When the assessment process began, assessors were required to be mindful of refining the grid if new clauses were discovered that had not previously been included.  Initially the assessment grid went through several reviews until it was finally settled and found to be applicable for each EBA being assessed.

Scores of +1, 0 or -1 were given to each EBA clause studied.  The plus, zero or minus allocation, indicated a clause had a positive, neutral or negative impact on management capacity to manage.  Scores were added giving each EBA a total, averaged rating.  Care was taken to prevent doubling up.  That is if two clauses, for example prevented managers from having control of rosters, only one -1 score was applied.

The following quotes from a random selection of EBAs were considered to reduce management capacity to manage.

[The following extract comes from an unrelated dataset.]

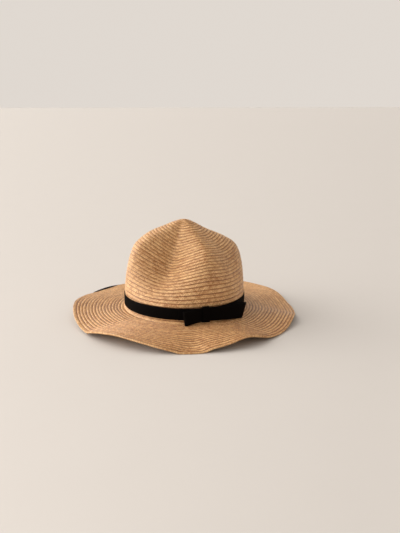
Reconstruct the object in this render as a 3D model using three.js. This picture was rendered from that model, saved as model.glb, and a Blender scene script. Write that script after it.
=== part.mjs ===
// Child's ribbon hat: a sun hat of sewn paper-straw braid with a four-dent crown and a soft wavy brim,
// a black ribbon with a flat side bow, and a flat elastic chin strap that lies loose under the brim.
// Millimetres. +Z is up, the hat's front faces -Y and the wearer's left is +X.
// The origin lies on the surface that the hat rests on, under the crown's axis.
import * as THREE from 'three';

// Straw body: one long braid sewn in a spiral from the peak to the brim's edge
const headLength = 167; // inside the crown's foot, front to back
const headWidth = 157; // inside the crown's foot, side to side
const strawWall = 1.8;
const crownHeight = 124.5; // from the brim's root to the peak
const brimRootHeight = 12.5; // brim's root above the resting surface
const brimWidth = 73; // from the crown's outer face to the brim's edge
const rootFillet = 4; // outer radius between crown and brim
const waveHeight = 16; // tallest wave of the brim's edge above the surface
const crownLean = 2.2; // rise of the crown's foot on its high side
const leanAzimuth = 334;

// Ribbon and bow
const ribbonWidth = 15.5;
const ribbonThickness = 1;
const ribbonLift = 1.2; // ribbon's lower edge above the fillet's top
const clearance = 0.35; // between pieces that touch
const bowAzimuth = 83;
const bowWidth = 18.5;
const rearLoopLength = 57; // from the knot's middle to the fold
const frontLoopLength = 28;
const lapLength = 35; // ribbon's free end, sewn flat over its start
const knotWidth = 9;
const loopOpening = 4.5; // between a loop's two layers at its fold
const loopCurl = 1.6; // power by which a loop bends away along its length
const droopCurl = 1.5; // power by which it hangs
const rearFlare = 8; // how far the rear loop's end stands off
const rearDroop = 3.2; // how far its end hangs
const rearSlant = 10; // how far the top of its fold runs past the bottom
const frontFlare = 6;
const frontDroop = 3;
const frontSlant = 2;

// Chin strap
const strapWidth = 8;
const strapThickness = 1.1;
const strapRest = 0.1; // its lower face above the resting surface
const strapGap = 0.5; // between its sewn ends and the crown's wall

// Crown sections from the peak to the foot, on a ridge and in a full dent. Rows lie equally far along the
// straw in both. Radii are shares of the foot's radius, heights shares of the crown's height above the fillet.
const crownSections = [
  { ridgeRadius: 0.0, ridgeHeight: 1.0, dentRadius: 0.0, dentHeight: 1.0 },
  { ridgeRadius: 0.09, ridgeHeight: 0.985, dentRadius: 0.077, dentHeight: 0.981 },
  { ridgeRadius: 0.2, ridgeHeight: 0.945, dentRadius: 0.16, dentHeight: 0.925 },
  { ridgeRadius: 0.33, ridgeHeight: 0.89, dentRadius: 0.26, dentHeight: 0.85 },
  { ridgeRadius: 0.47, ridgeHeight: 0.84, dentRadius: 0.345, dentHeight: 0.765 },
  { ridgeRadius: 0.61, ridgeHeight: 0.795, dentRadius: 0.415, dentHeight: 0.68 },
  { ridgeRadius: 0.74, ridgeHeight: 0.745, dentRadius: 0.475, dentHeight: 0.595 },
  { ridgeRadius: 0.85, ridgeHeight: 0.69, dentRadius: 0.54, dentHeight: 0.52 },
  { ridgeRadius: 0.915, ridgeHeight: 0.61, dentRadius: 0.62, dentHeight: 0.45 },
  { ridgeRadius: 0.953, ridgeHeight: 0.52, dentRadius: 0.72, dentHeight: 0.38 },
  { ridgeRadius: 0.977, ridgeHeight: 0.41, dentRadius: 0.83, dentHeight: 0.315 },
  { ridgeRadius: 0.992, ridgeHeight: 0.28, dentRadius: 0.93, dentHeight: 0.235 },
  { ridgeRadius: 1.0, ridgeHeight: 0.145, dentRadius: 0.987, dentHeight: 0.136 },
  { ridgeRadius: 1.0, ridgeHeight: 0.0, dentRadius: 1.0, dentHeight: 0.0 },
];

// The crown's four dents. depth is 1 for a full dent; before and after are how far it reaches to each side, and
// shift is how far its middle moves on toward the foot, all in degrees.
const crownDents = [
  { azimuth: 42, before: 36, after: 48, shift: -11, depth: 1 },
  { azimuth: 130, before: 33, after: 34, shift: -10, depth: 0.25 },
  { azimuth: 230, before: 45, after: 45, shift: 0, depth: 0.4 },
  { azimuth: 318, before: 44, after: 42, shift: 0, depth: 0.25 },
];

const valleyRound = 0.4; // of a dent's reach
const ridgeRound = 0.08; // of a dent's depth

// The crown's raised shoulders. height is a share of the crown's height; spread is how far a shoulder reaches
// to each side, in degrees; end is the share of the way from the peak to the foot where it ends.
const crownShoulders = [
  { azimuth: 338, height: 0.07, spread: 76, end: 0.78 },
  { azimuth: 154, height: 0.026, spread: 62, end: 1.1 },
];

// Brim waves round the edge. lift is a share of waveHeight, and below 0 where the brim lies on the surface;
// reach is a share of the edge's radius, and sag the share of waveHeight by which the brim's middle hangs.
const brimWaves = [
  { azimuth: 7, lift: 0.2, reach: 0.985, sag: -0.1 },
  { azimuth: 14, lift: 0.5, reach: 0.995, sag: 0 },
  { azimuth: 21, lift: 0.8, reach: 1, sag: 0 },
  { azimuth: 31, lift: 0.97, reach: 1, sag: 0 },
  { azimuth: 42, lift: 0.78, reach: 1, sag: 0 },
  { azimuth: 51, lift: 0.47, reach: 1, sag: 0 },
  { azimuth: 59, lift: 0.15, reach: 1, sag: -0.05 },
  { azimuth: 65, lift: -0.2, reach: 1, sag: -0.1 },
  { azimuth: 70, lift: -0.2, reach: 1, sag: -0.1 },
  { azimuth: 76, lift: 0.22, reach: 1, sag: -0.1 },
  { azimuth: 83, lift: 0.42, reach: 1, sag: -0.1 },
  { azimuth: 94, lift: 0.76, reach: 1, sag: 0 },
  { azimuth: 101, lift: 0.55, reach: 1, sag: 0 },
  { azimuth: 108, lift: 0.2, reach: 1, sag: 0 },
  { azimuth: 115, lift: 0.06, reach: 1, sag: 0 },
  { azimuth: 123, lift: 0.08, reach: 1, sag: 0 },
  { azimuth: 139, lift: 0.42, reach: 1, sag: 0 },
  { azimuth: 158, lift: -0.22, reach: 1, sag: 0 },
  { azimuth: 180, lift: 0.45, reach: 1, sag: 0 },
  { azimuth: 195, lift: 0.52, reach: 1, sag: 0 },
  { azimuth: 225, lift: 0.4, reach: 1, sag: 0 },
  { azimuth: 254, lift: -0.2, reach: 1, sag: 0 },
  { azimuth: 283, lift: 0.42, reach: 1, sag: 0 },
  { azimuth: 294, lift: 0.38, reach: 1, sag: 0 },
  { azimuth: 306, lift: 0.46, reach: 1, sag: 0 },
  { azimuth: 318, lift: 0.72, reach: 1, sag: 0 },
  { azimuth: 337, lift: 0.95, reach: 0.995, sag: 0.1 },
];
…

  • Plant closures will be restricted to one per year.
  • During the life of this agreement the Company shall not employ persons covered by this agreement under an Australian Workplace Agreement.
  • The Staff Consultative Council will be required to agree on issues at 100% consensus in order for the issue to become practice.
  • All elections will be organised by the union.
  • Contract Casual Labour:  It is agreed that the Company will utilise, only reputable providers and due consideration will be given to those providers recommended by the union.
  • The Company will not engage any labour hire company to supply labour to ... Plant and production and maintenance work will continue to be undertaken by direct employees.
  • Metal & Electrical contractors working on the site shall be advised that they are required to have appropriate industrial agreements with the relevant union.
  • The current arrangements for filling vacancies shall apply ... full time employees, current casual list employees, then other external applicants.
  • Permanent employees shall be given the option to work overtime before a casual employee is requested to work ...
  • The implementation will be without prejudice to the Union's right to oppose the changes.
  • The ratio of casual employees to permanent employees will not exceed ...% of the total number of permanent employees.